Simplot claims Pasco Processing’s income is insufficient to meet the terms of its loans.
The Pasco operation has a term loan of $141 million from Northwest Farm Credit Services, as well as a $50 million revolving line of credit, akin to a credit card. Pasco reportedly reached the limit of the $50 million loan, and the outstanding balance on the two loans is $137.4 million.
A business may be current on payments, but if its income is insufficient it could face foreclosure of its loan for defaulting on its credit terms such as having too little cash on hand relative to its debt.
The lender met with Tiegs on Oct. 6 to discuss the situation. On Oct. 24, Tiegs requested $6 million from Simplot and $3 million from Washington Potato, in an apparent bid to satisfy the lender’s cash requirements.
While Pasco struggled with its financial covenants, Gem State’s annual earnings have gone from a $9 million profit in 2013 to a $5 million loss this year, Simplot alleges in its suit.
Rotten potatoes, peas with glass
Simplot highlights a series of issues associated with crops that Gem State and Pasco Group purchased from producers connected to Tiegs, saying it shows a pattern of requiring them to act against their own interests.
In June, Simplot alleges Tiegs required Gem State to buy “unsellable rotten potatoes after they were rejected by (another) customer.”
In another incident, Tiegs required National Frozen Foods to buy a pea crop supplied by one of his companies after he had been notified the crop was contaminated with glass.
Simplot alleges Tiegs required Gem State to buy “unsellable rotten potatoes after they were rejected by (another) customer.”
The plant’s staffers kept the contaminated peas off the market, and Simplot said it learned of the incident later from an employee.
The suit says the insurance settlement associated with the contaminated peas was “dramatically reduced” because Tiegs failed to follow the proper protocols. It noted the insurer discovered the company that grew the tainted pea crop was “falsely certifying the peas as organic, without the proper certification to make the claims.”
Also, Tiegs directed the Pasco company in October to buy a large amount of green peppers grown by one of his related companies, according to the suit. The Pasco plant was already under severe delays and was unable to complete the processing.
Tiegs allegedly directed that the partially processed peppers be shipped to National Frozen Foods, which does not normally process peppers. They were unrefrigerated for three days and became moldy.
When an employee refused to process the moldy peppers, Tiegs “directed the totes of green peppers be transported back to Pasco’s facility for processing.”
Van Leuven said the incidents are taken out of the context. The companies process hundreds of thousands of tons of food annually, and safely.

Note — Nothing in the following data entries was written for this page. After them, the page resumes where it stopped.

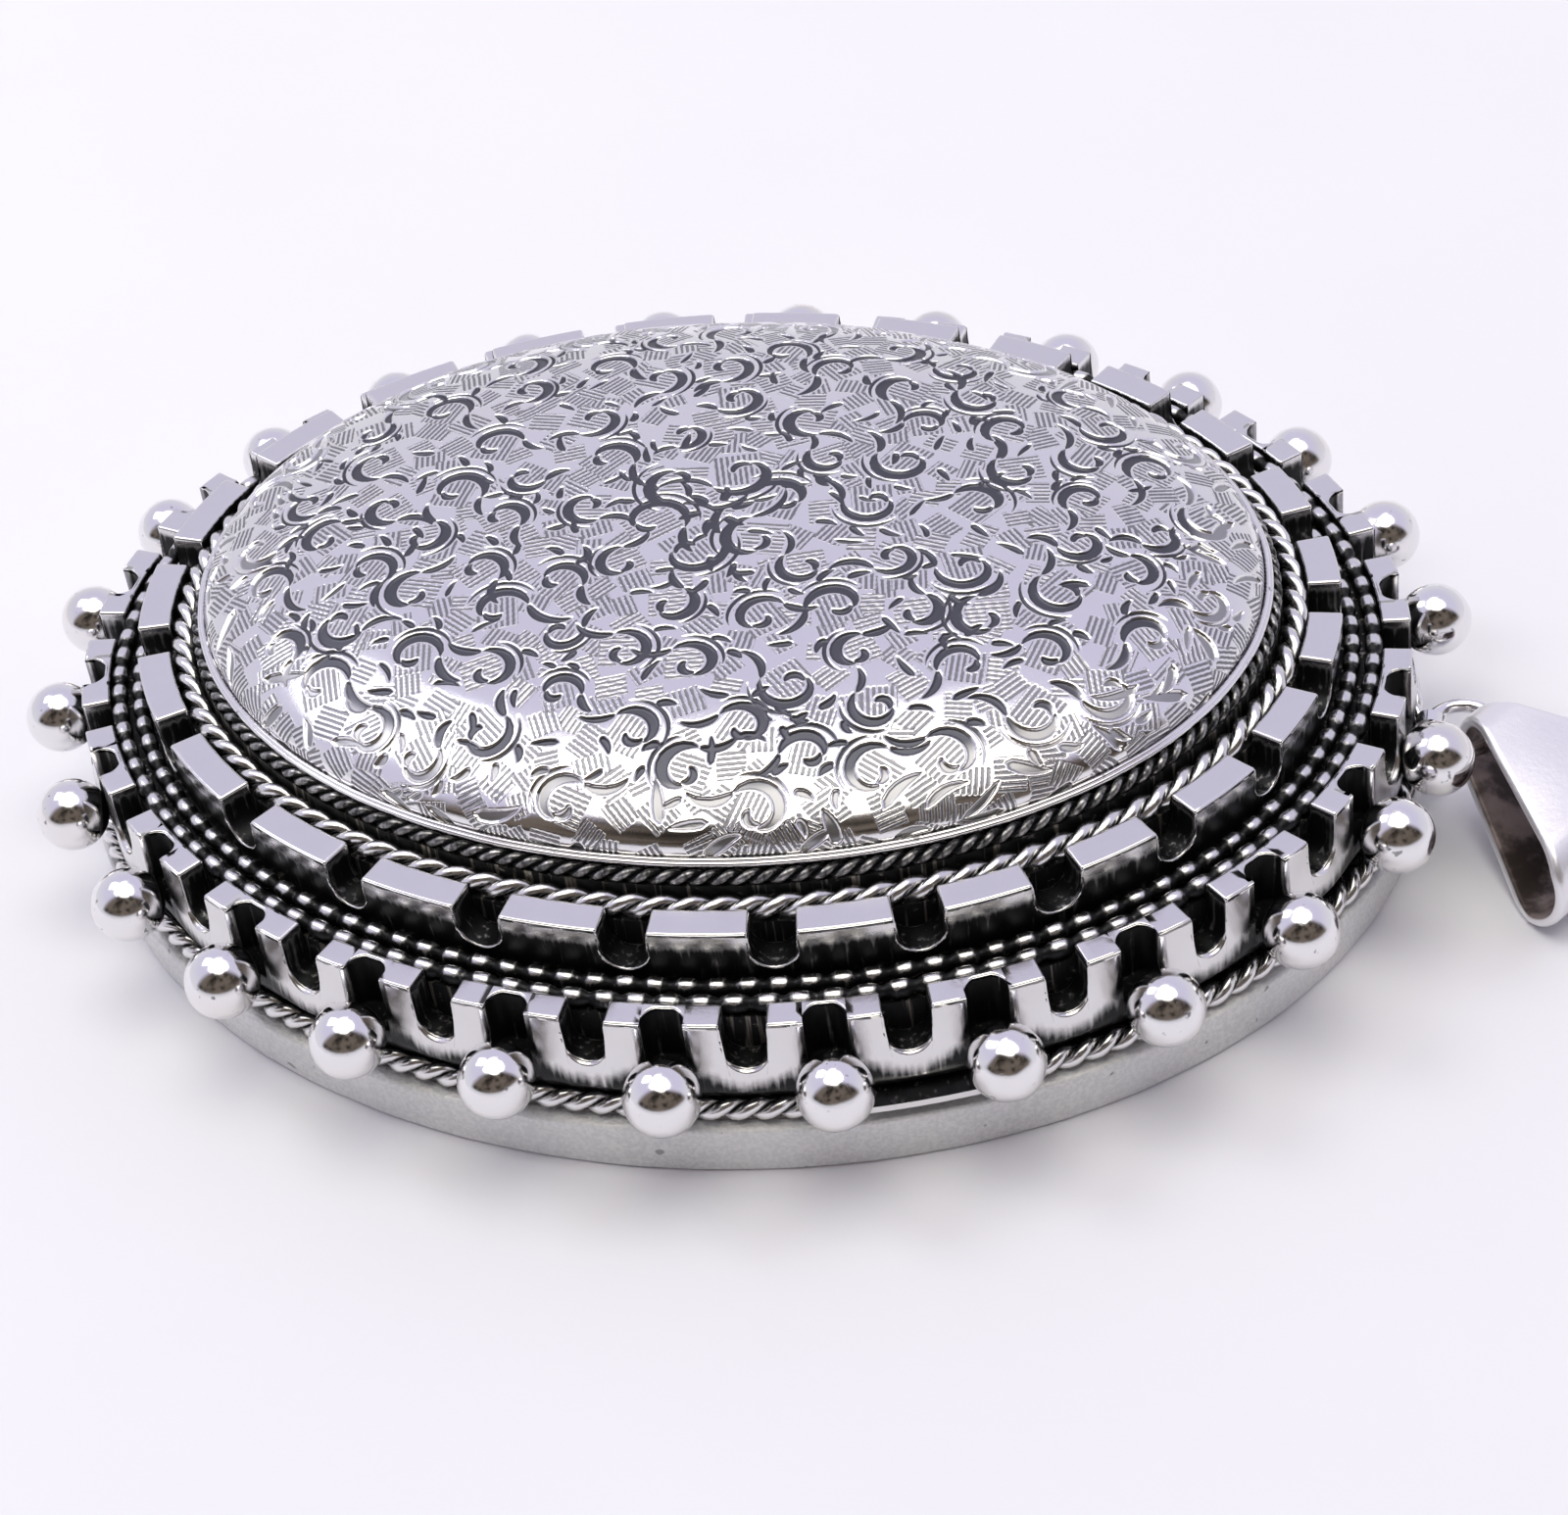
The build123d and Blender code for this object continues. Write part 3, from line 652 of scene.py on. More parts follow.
def outer_gallery():
    """The outer wall, with a flute above each ball and swelling lobes below each notch."""
    notches = row_angles(BALL_COUNT, BALL_TURN - 0.5)
    wall = Gallery("outer_gallery", wall=0.95, notch_angles=notches, notch_width=1.36, notch_depth=1.85)
    pitch = wall.oval.length / BALL_COUNT
    flutes = wall.oval.run_at(row_angles(BALL_COUNT, BALL_TURN) % (2 * pi))

    def nearness(run):
        """1 in the middle of a notch, falling to 0 half way to the next."""
        nearest = np.abs(wall.wrapped(run[:, None] - wall.notches[None, :])).min(axis=1)
        return np.cos(np.clip(nearest / pitch, 0, 0.5) * pi) ** 2

    lobe_bulge = 0.18
    foot_recess = 0.25
    # Each pair is the heights between which something comes in or fades out.
    lobe_start = (2.75, 3.5)
    lobe_end = (3.7, 5.2)
    foot_end = (2.7, 3.4)

    def lobes(run, height):
        """How far the face stands out: a lobe under each notch, above a foot that is set back."""
        swell = smooth_step(height, *lobe_start) * (1 - smooth_step(height, *lobe_end))
        return lobe_bulge * nearness(run) * swell - foot_recess * (1 - smooth_step(height, *foot_end))

    def paint(run, height):
        """How dark the face is: bright above and darker towards its foot, partly its blackening and partly
        painted shade, and painted light further down on the lobes, which stand out into the light.
        """
        lit_down_to = 4.45 - 0.75 * nearness(run)
        return 1.0 - 0.95 * smooth_step(height, lit_down_to - 0.75, lit_down_to + 0.55)

    levels = (0.015, 0.06, 0.12, 0.2, 0.28, 0.36, 0.44, 0.52, 0.58, 0.615, 0.65, 0.7, 0.76, 0.82, 0.88,
              0.94, 1.0)
    return wall.build("outer_gallery_wall", "oxidised_silver", levels, lobes, paint,
                      flutes=flutes, flute_radius=0.68, flute_setback=0.15, flute_foot=3.98)


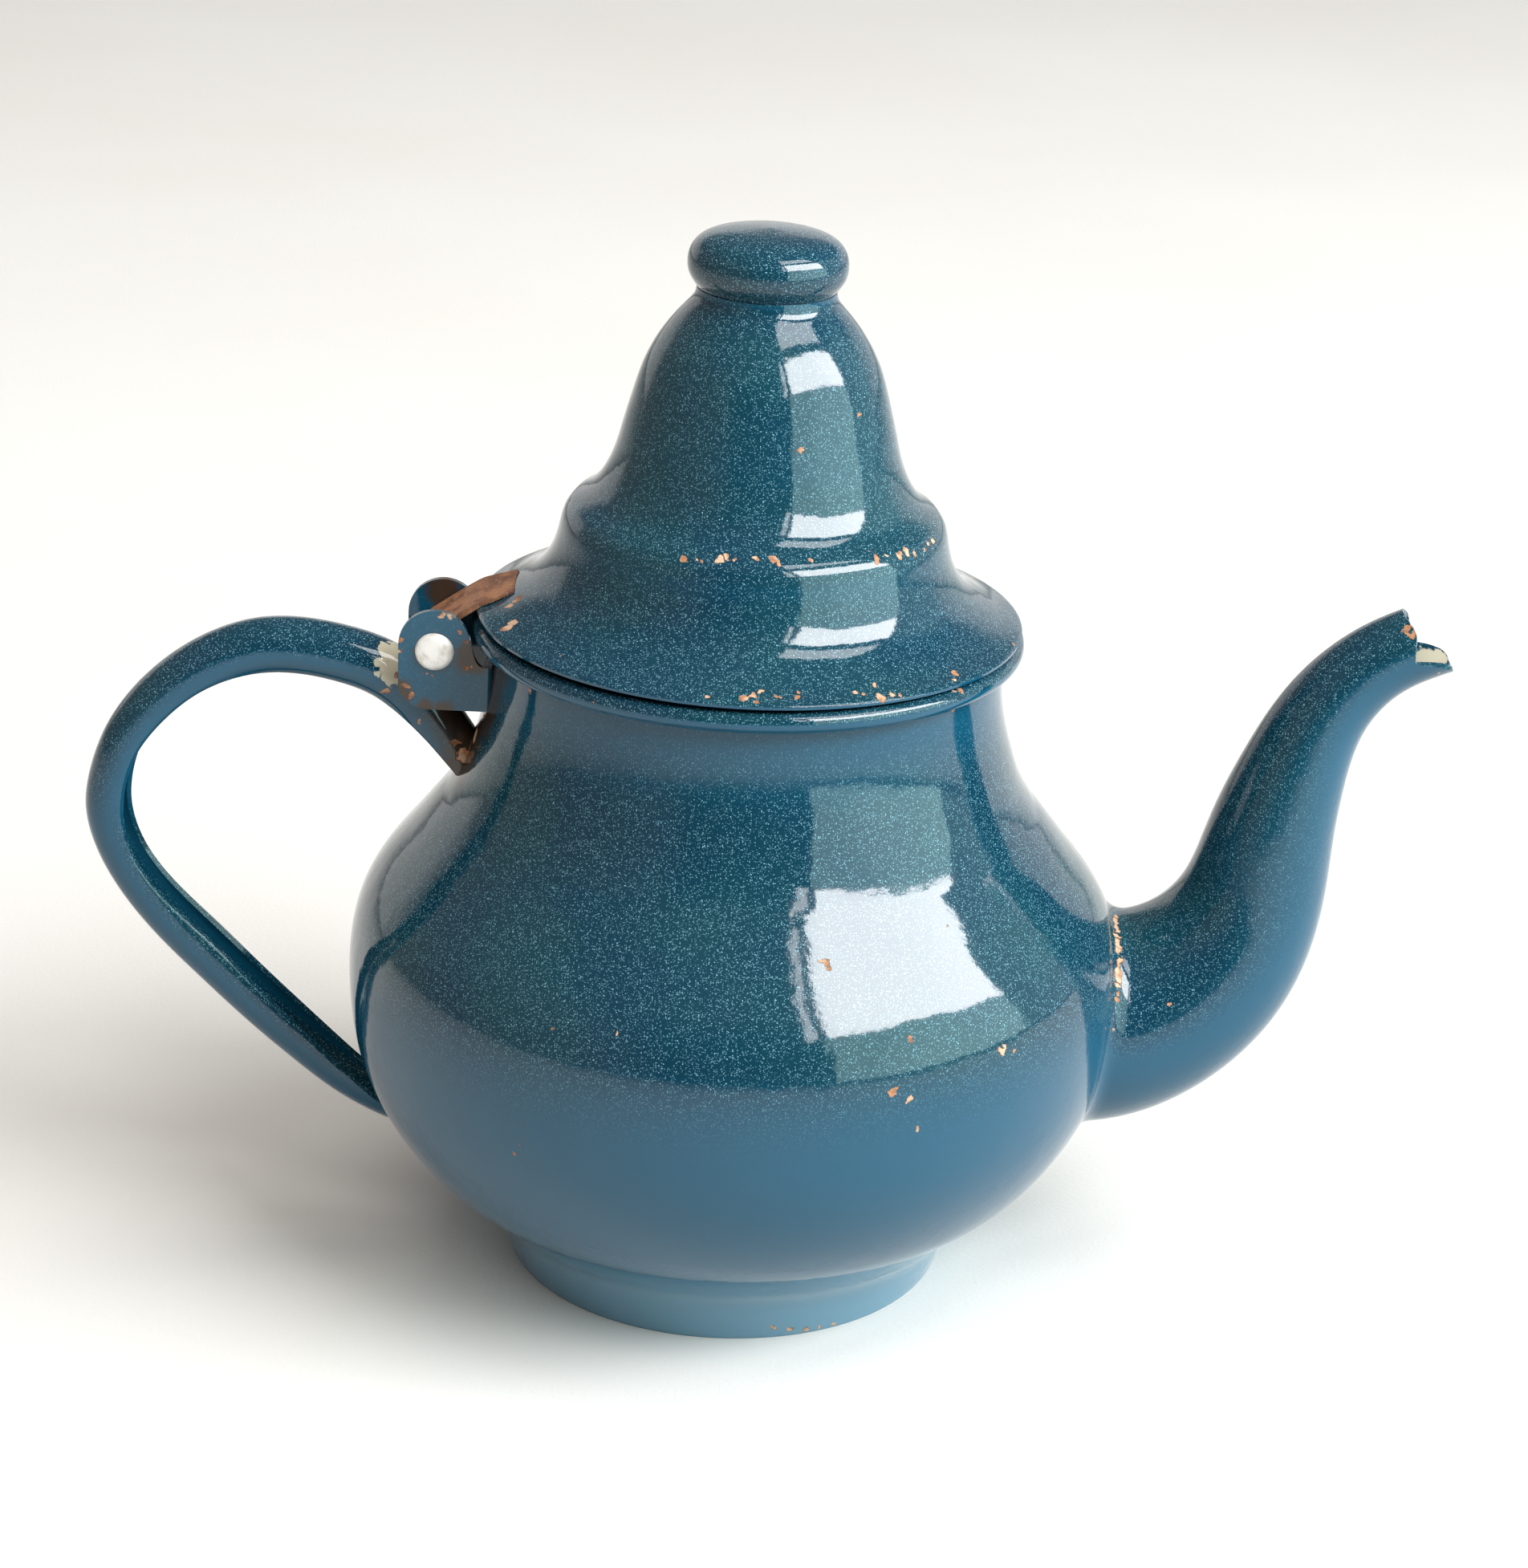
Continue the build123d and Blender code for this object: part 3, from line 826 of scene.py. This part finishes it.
# Flaked spots: (x, y, z, radius) in millimetres.
POT_CHIPS = [
    (12.7, -46.5, 67.2, 0.70), (13.3, -46.9, 66.5, 0.50), (12.0, -46.4, 67.5, 0.35),
    (24.9, -49.1, 57.5, 0.45), (22.8, -52.3, 50.7, 0.75), (23.3, -52.0, 51.4, 0.50),
    (25.2, -51.4, 49.4, 0.65), (26.7, -50.8, 44.7, 0.40), (37.9, -42.0, 53.1, 0.65),
    (38.4, -41.5, 53.6, 0.40), (40.0, -40.4, 52.2, 0.30), (29.5, -36.1, 69.1, 0.25),
    (-24.1, -49.9, 56.8, 0.25), (-15.1, -52.6, 58.1, 0.30), (-29.3, -48.6, 36.9, 0.45),
    (-28.3, -49.3, 38.3, 0.30), (-9.2, -51.0, 62.6, 0.25), (29.2, -22.8, 96.2, 0.35),
    (20.8, -30.6, 96.8, 0.35), (-30.2, -21.4, 95.6, 0.40), (29.8, -25.2, 99.4, 0.75),
    (28.9, -26.0, 99.8, 0.45), (-20.2, -33.6, 99.2, 0.40), (8.4, -32.3, 2.0, 0.50),
    (10.7, -31.3, 1.3, 0.60), (12.9, -30.3, 0.8, 0.55), (15.0, -29.3, 0.8, 0.50),
    (17.2, -28.2, 0.7, 0.40), (-39.4, -4.5, 82.0, 1.30), (-38.4, -6.5, 86.0, 0.90),
    (-40.2, -3.0, 79.5, 1.20), (22.0, 50.5, 50.0, 0.55), (-31.0, 43.0, 62.0, 0.60),
    (-8.0, 56.3, 40.0, 0.45), (40.5, 36.0, 58.0, 0.35), (-50.0, 26.5, 48.0, 0.50),
]
SPOUT_CHIPS = [
    (60.4, -15.0, 47.0, 0.65), (59.7, -15.3, 45.6, 0.55), (58.4, -15.6, 45.9, 0.40),
    (64.4, -13.2, 48.3, 0.35), (58.9, -11.6, 57.5, 0.30), (60.6, -14.3, 48.3, 0.45),
    (59.8, -14.3, 49.1, 0.40), (58.9, -13.9, 50.3, 0.40), (57.0, 2.0, 59.3, 0.60),
    (59.5, -2.0, 60.2, 0.55), (61.5, -1.5, 61.6, 0.40), (60.5, 1.0, 60.9, 0.45),
]
LIP_CHIPS = [(101.9, -1.6, 98.0, 0.6), (102.5, 0.4, 97.4, 0.7), (99.6, -3.6, 98.4, 0.35)]
LIP_PALE = [(98.6, 3.4, 97.6, 2.0), (100.4, 2.6, 97.4, 2.0), (101.6, 1.6, 97.3, 1.5), (99.4, 0.6, 96.9, 1.5)]
HANDLE_PALE = [
    (-52.7, -3.0, 91.5, 1.90), (-52.2, -2.0, 93.0, 1.90), (-51.4, -3.9, 90.0, 1.50),
    (-50.6, -1.0, 94.0, 1.80), (-50.2, -3.0, 91.8, 1.90),
]
HANDLE_CHIPS = [
    (-52.1, -4.3, 88.1, 0.60), (-52.7, -4.4, 87.6, 0.50), (-50.4, -4.0, 90.6, 0.50),
    (-47.1, -4.2, 83.9, 0.45), (-67.1, -3.5, 30.9, 0.40), (-85.6, -3.0, 49.2, 0.30),
    (-40.8, -4.0, 78.5, 1.10), (-42.0, -4.2, 80.5, 0.70), (-41.0, 3.5, 79.0, 0.90),
    (-50.5, 2.8, 92.8, 0.60), (-88.0, 3.4, 84.0, 0.35),
]
EAR_CHIPS = [
    (-43.7, -7.8, 101.2, 0.45), (-42.8, -7.8, 101.0, 0.40), (-41.2, -7.8, 98.9, 0.40),
    (-40.4, -7.8, 97.5, 0.35), (-49.9, -7.8, 95.6, 0.45), (-49.0, -7.8, 90.2, 0.50),
    (-48.3, -7.8, 88.9, 0.50), (-40.4, -7.8, 93.6, 0.45), (-39.6, -7.8, 93.5, 0.40),
    (-46.2, -7.8, 92.1, 0.25), (-45.2, -7.8, 91.9, 0.22), (-49.8, -7.8, 97.5, 0.40),
    (-47.0, 7.8, 88.0, 0.50), (-41.0, 7.8, 99.0, 0.45), (-49.7, 7.8, 94.0, 0.45),
]
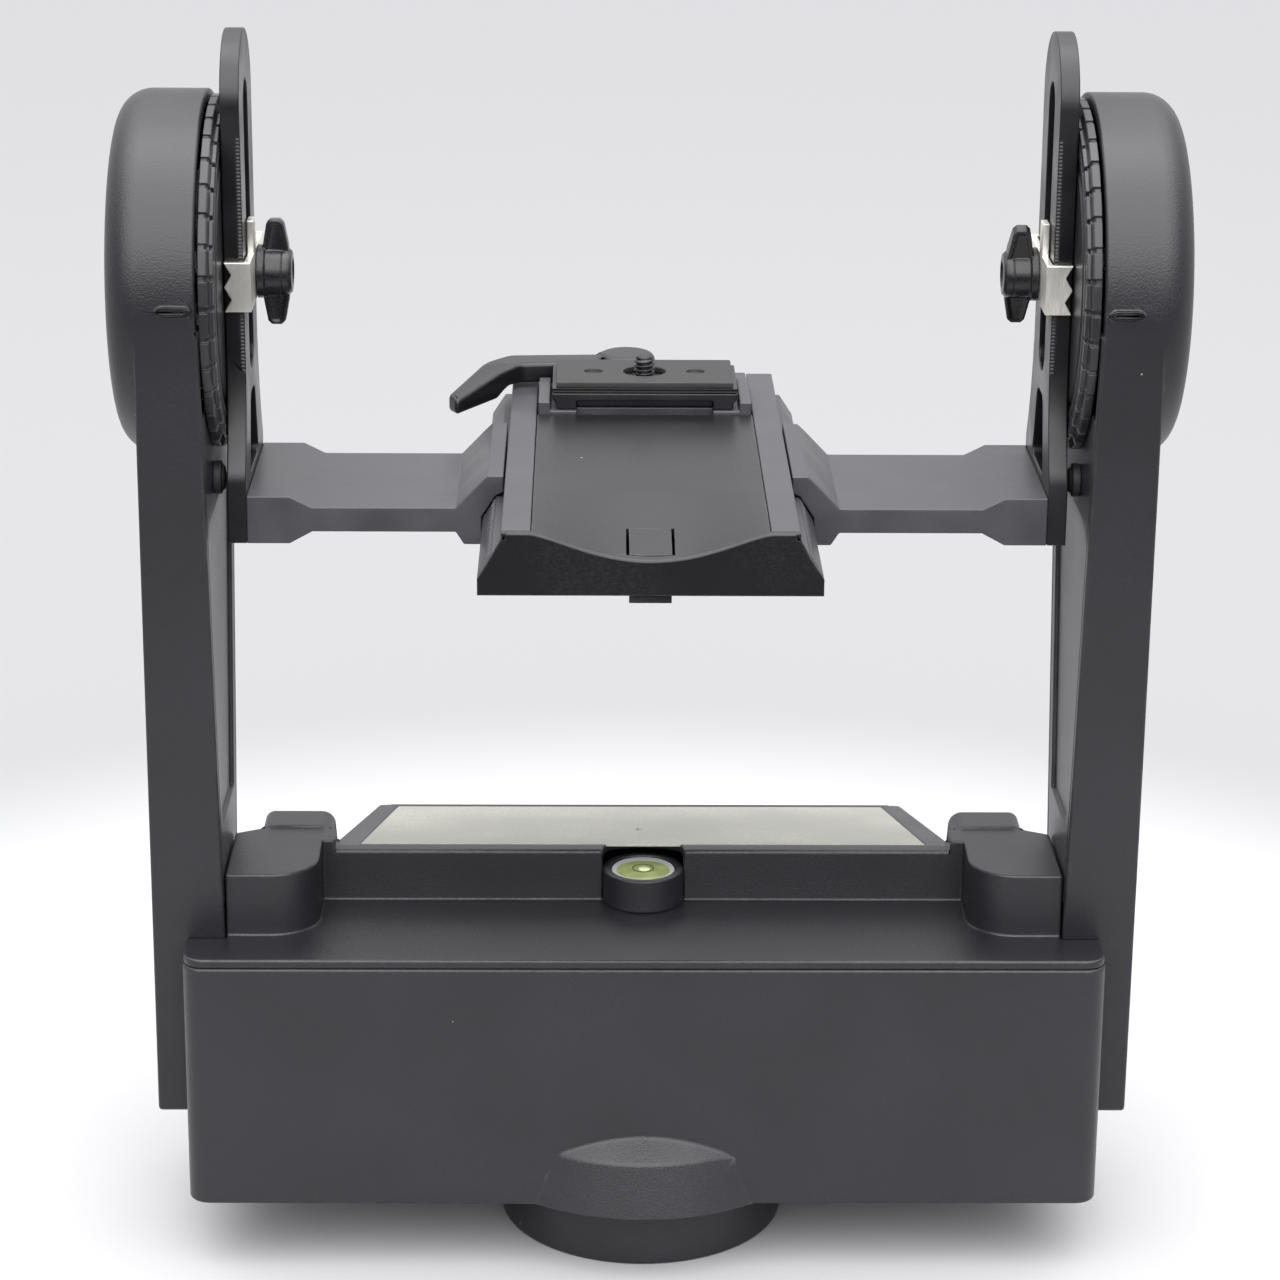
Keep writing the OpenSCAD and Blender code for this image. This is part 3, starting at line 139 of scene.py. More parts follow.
# A tall soft box stands over the camera, from near the horizon to overhead
toward = put(tree, "ShaderNodeSeparateXYZ",
             {0: put(tree, "ShaderNodeTexCoord").outputs["Generated"]}).outputs
aside = sums(tree, "ABSOLUTE", toward["X"])
rise = ramp(tree, toward["Z"], 0.02, 0.40)
front = ramp(tree, toward["Y"], 0.45, 0.10)
narrow = ramp(tree, aside, 0.98, 0.35)
patch = sums(tree, "MULTIPLY", sums(tree, "MULTIPLY", rise, front), narrow)
height = sums(tree, "MULTIPLY_ADD", patch, 4.6, 0.42)
behind = ramp(tree, toward["Y"], -0.1, 0.5, 0.0, 0.48)
above = sums(tree, "MULTIPLY", behind, ramp(tree, toward["Z"], 0.45, 0.72, 1.0, 4.4))
height = sums(tree, "ADD", height, above)
room = put(tree, "ShaderNodeBackground", {"Color": linear(250, 250, 252), "Strength": height})
backdrop = put(tree, "ShaderNodeBackground", {"Color": linear(233, 234, 237), "Strength": 1.0})
rays = put(tree, "ShaderNodeLightPath").outputs
seen = sums(tree, "MAXIMUM", rays["Is Camera Ray"], rays["Is Transmission Ray"])
sky = put(tree, "ShaderNodeMixShader", {0: seen, 1: room.outputs[0], 2: backdrop.outputs[0]})
put(tree, "ShaderNodeOutputWorld", {"Surface": sky.outputs[0]})

for lamp_name, at, size, power in (("overhead", (0.0, 0.1, 1.6), (1.2, 1.0), 5.0),
                                   ("left_wall", (-1.6, 0.2, 0.7), (0.9, 1.0), 0.4),
                                   ("right_wall", (1.6, 0.2, 0.7), (0.9, 1.0), 0.4)):
    lamp = bpy.data.lights.new(lamp_name, "AREA")
    lamp.shape = "RECTANGLE"
    lamp.size, lamp.size_y = size
    lamp.energy = power
    lamp = bpy.data.objects.new(lamp_name, lamp)
    lamp.location = at
    aim = Vector((0, 0, 0.18)) - Vector(at)
    lamp.rotation_euler = aim.to_track_quat("-Z", "Y").to_euler()
    bpy.context.scene.collection.objects.link(lamp)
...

“We do everything that companies do to make products safely,” he said.
Simplot’s lengthy case against the companies and Tiegs also touches on a pattern of previously publicized workplace safety violations.
The Washington Department of Labor and Industries and the U.S. Occupational Safety and Health Administration both have cited and fined Pasco Processing for safety violations that put workers at risk.
In May, the state agency categorized it as a “severe” violator and issued a $213,000 fine for repeated safety violations, which it has appealed.
Simplot maintains a pattern of mismanagement poses “an immediate and existential threat to the businesses and their 2,000 or more employees.”
Van Leuven said that’s untrue.
“This is not a situation where we’re looking at a financial collapse like they try to portray in the complaint,” he said.